Regional Focus: North Carolina (USA)

North Carolina remains a key cotton-producing state, with ginning demand outlook expected to be stable but competitive. Cotton acreage faces pressure from more profitable crops like soybeans, but yields have been consistent. The local ginning landscape has seen significant consolidation; the number of gins has decreased by over 20% in the last decade, but the remaining facilities are larger, more modern, and have higher per-hour capacity. Access to reliable seasonal labor is a primary operational challenge. State-level regulations from the NC Department of Environmental Quality (NCDEQ) on air permits for particulate matter (cotton dust) are a key compliance focus for all operators.

Risk Outlook

Risk Category Grade Justification
Supply Risk Medium Service availability is tied to a successful local harvest, which is highly vulnerable to climate events.
Price Volatility Medium Service fees are relatively stable, but are being pressured upwards by volatile energy and labor costs.
ESG Scrutiny Medium Increasing focus on worker safety (dust), water use in farming, and energy consumption in processing.
Geopolitical Risk Low Ginning is a hyper-local service; risk is insulated from cross-border trade disputes affecting raw cotton.
Technology Obsolescence Low Core ginning mechanics are mature. New tech offers efficiency gains but doesn't render old gins obsolete.

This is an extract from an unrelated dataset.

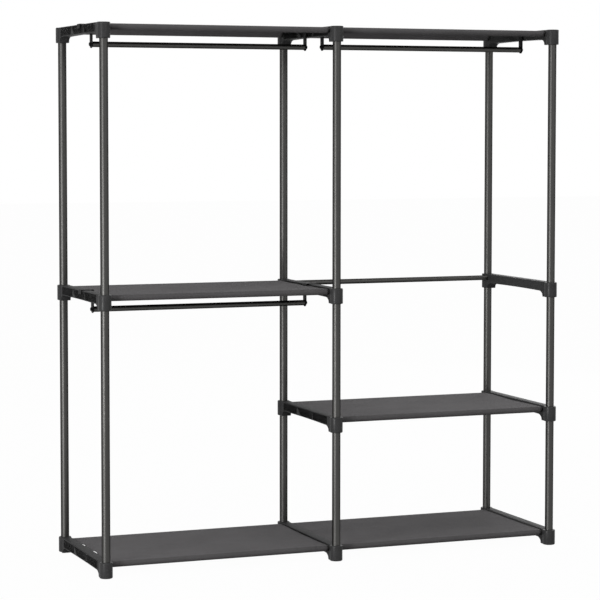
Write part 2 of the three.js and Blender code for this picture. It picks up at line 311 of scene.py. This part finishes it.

Actionable Sourcing Recommendations

  1. Consolidate Spend with High-Tech Regional Gins. Shift volume from smaller, aging gins to larger operators (capacity >75,000 bales/season). These suppliers offer superior cost-efficiency, reduced fiber damage, and provide essential HVI data for downstream quality assurance. This move can reduce per-bale costs by an estimated 5-8% and improve raw material consistency.
  2. Mandate Byproduct & ESG Reporting. Require ginning partners to provide transparent reporting on byproduct sales (cottonseed) and key ESG metrics (energy/bale, waste diversion rate). This creates visibility into the total cost structure, uncovers potential revenue-sharing opportunities, and ensures alignment with corporate sustainability goals, de-risking the supply chain from future ESG-related pressures.